Systems Thinking Lens
Queues create a balancing loop. As work arrives faster than consumers process it, queue depth grows. Queue depth triggers autoscaling (more consumers), which drains the queue. The system self-regulates. Pub/sub creates a reinforcing loop of extensibility: each new event type attracts more subscribers, which increases the value of the event system, which encourages publishing more events. Left unchecked, this becomes an "event soup" where hundreds of event types flow through the system with no clear ownership. The systems thinker sets boundaries: event catalogs, ownership per topic, and explicit contracts between publishers and subscribers.
Further Reading
- AWS Documentation, Amazon SQS Developer Guide. Official reference for SQS queue types, visibility timeout, dead-letter queues, and FIFO ordering.
- Ably, Apache Kafka vs RabbitMQ vs AWS SNS/SQS. Comprehensive comparison of messaging systems with architecture diagrams and use-case recommendations.
- Gregor Hohpe and Bobby Woolf, Enterprise Integration Patterns (Addison-Wesley, 2003). The canonical reference for messaging patterns including point-to-point channels, publish-subscribe channels, and message routing.

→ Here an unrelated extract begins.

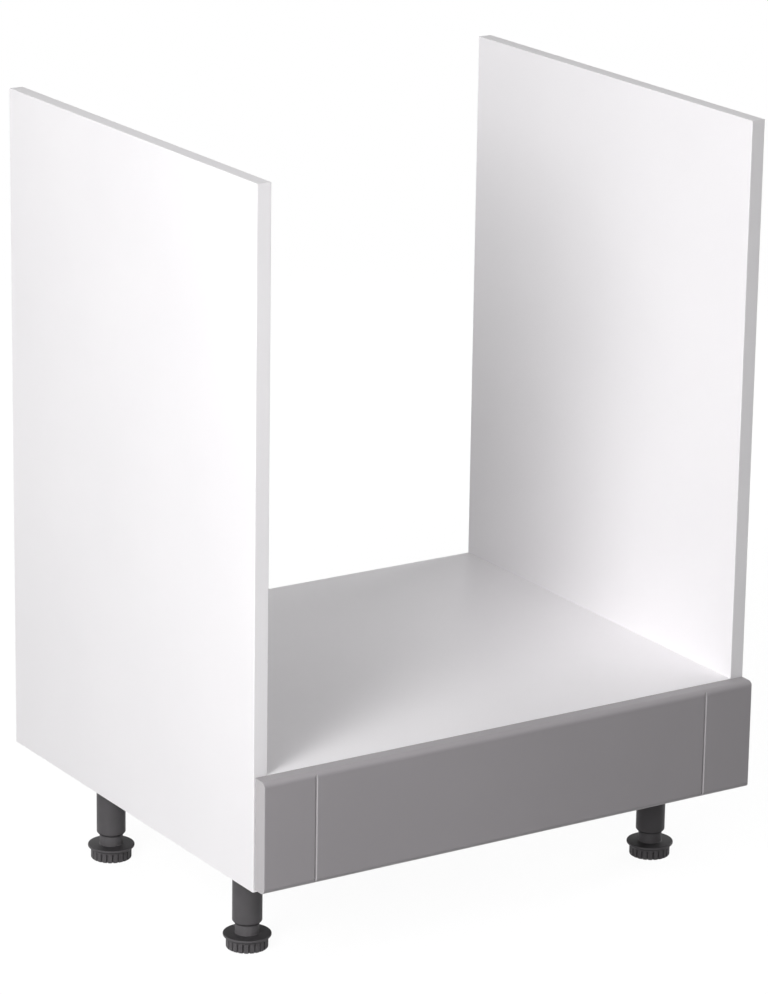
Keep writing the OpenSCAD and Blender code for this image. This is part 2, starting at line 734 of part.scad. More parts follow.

- Encore, Message Queues vs Pub/Sub. Practical comparison with code examples and decision framework.
Assignment
For each scenario below, decide whether you would use a message queue, pub/sub, or a combination. Name a specific technology (SQS, SNS, RabbitMQ, Kafka) and explain your reasoning in 2-3 sentences.
- Send a welcome email after user signup. Only one email service should send the email. Duplicate emails are unacceptable.
- Notify 5 services when an order is placed. Inventory, email, analytics, shipping, and fraud detection all need the event. They process at different speeds.
- Process credit card payments one at a time. Payments must be processed in the exact order they were submitted. Each payment is handled by one worker.
Bonus: For scenario (b), draw the architecture. Would you use SNS alone, SQS alone, or SNS+SQS? What happens if the analytics service goes down for 2 hours?